One day I was talking to the daughter about Helga, and said that when we got old, we were probably going to be just as blunt as she was.  “What do you mean, ‘when we get old’?” she asked.  “You’re like that already!”

It’s one thing to say what you think, but what if those thoughts aren’t good ones?  I worry about my tongue all the time.  I don’t want it getting me into trouble.  But as much as this scripture scares me, it doesn’t scare me half as much as the number one scripture on my list.  This is the scripture that keeps me up at night:

#1  If a man say, I love God, and hateth his brother, he is a liar: for he that loveth not his brother whom he hath seen, how can he love God whom he hath not seen?
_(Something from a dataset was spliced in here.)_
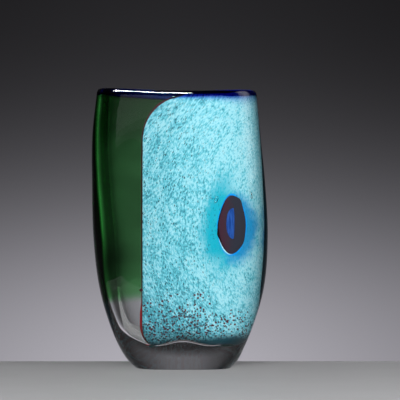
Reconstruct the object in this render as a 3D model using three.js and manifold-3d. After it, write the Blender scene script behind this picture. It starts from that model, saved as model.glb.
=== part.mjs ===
// Hand blown glass vase: a flattened oval body of thick clear glass over coloured overlays.
// Millimetres, +Z up. The origin is the middle of the foot's underside, +X runs along the
// long side of the oval, and the side with the eye faces -Y.
import * as THREE from 'three';
import { mergeVertices } from 'three/addons/utils/BufferGeometryUtils.js';
import Module from 'manifold-3d';

const wasm = await Module();
wasm.setup();

// ---- Driving dimensions ----
const RIM_HEIGHT = 300;
const LIP_HEIGHT = 7.2;       // height of the blue thread on the lip
const LIP_EDGE = 4.5;         // rounding of the lip's outer and inner edges
const GAP = 0.3;              // between pieces that touch
const FULLNESS = 0.33;        // how much squarer than an ellipse the outside's section is
const WELL_FULLNESS = 0.1;    // and the well's

// The outside, as [height, left, right, front] half-sizes of the oval section.
const OUTSIDE = [
  [0, 47, 54, 27],
  [7, 54.5, 61, 32],
  [20, 63.5, 68, 37.5],
  [42, 73.5, 77.5, 43],
  [84, 86, 90, 49],
  [138, 93, 94.5, 52],
  [200, 94.5, 91.5, 52],
  [250, 94, 86.5, 50],
  [300, 89, 82, 47],
];

// The well that holds the flowers, in the same form, before its floor is rounded.
const WELL = [
  [23, 41, 57, 24],
  [42, 53, 62, 28.5],
  [84, 67, 68, 35],
  [138, 72, 71, 38],
  [200, 76, 69.5, 38],
  [250, 77.5, 66.5, 37.5],
  [300, 75, 63, 36],
];
const FLOOR_HEIGHT = 23;
const FLOOR_CORNER = 30;        // height over which the well's walls turn into its floor
const FLOOR_SQUARENESS = 2.5;   // 2 would be an elliptical corner
const FLOOR_FLAT = 0.22;        // share of the floor that is flat from front to back
const FLOOR_RISE = { height: 9, x: 3, width: 24, end: 75 };   // the floor's middle stands up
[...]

And this commandment have we from him, That he who loveth God love his brother also. (1 John 4:20-21)

Long ago, a recent convert to the Church stood up in fast and testimony meeting and said, “I love all of you — even the ones I don’t like.”  I thought this was so funny I may have laughed aloud.  How could you love someone and not like him?

As the years have passed, I’ve learned how wise that new convert was, and how foolish I was being to laugh at her statement.  There are a lot of people in the world who are not likeable, but we are commanded in the strongest possible way to love them anyway.  Learning how to do this may be a lifelong process for me.

I am a person who has strong opinions.  It’s hard for me to see faults in people I love, and even harder to see the goodness in people I don’t like.  I spent many years surrounding myself only with people who met my stringent qualifications.  Everyone else was unworthy of consideration.

Then I latched onto this scripture, and I remembered the concept of loving people you don’t like.  Now, whenever I find myself really disliking someone, I try to put myself in his shoes.  I try to treat him as I would be treated.  I pray for him, and I put his name on the temple prayer roll.  Surprisingly, doing all those things really helps.

Am I perfect at it?  Hardly!  If I didn’t have a long way to go, the scripture wouldn’t scare me anymore.  As it is, I still believe it’s the scariest scripture I’ve ever read.

I wonder, though, if these five scriptures will still be my least-favorite scriptures ten years from now.  Through the process of repentance, I can grow; I can change; I can improve.  What a wonderful blessing it would be if, like the man who gave the talk at the BYU devotional, the scariest things I could find to put on my list of least-favorite scriptures would be verses that predict future plagues of locusts.  If that ever happens, I’ll know I’m headed in the right direction.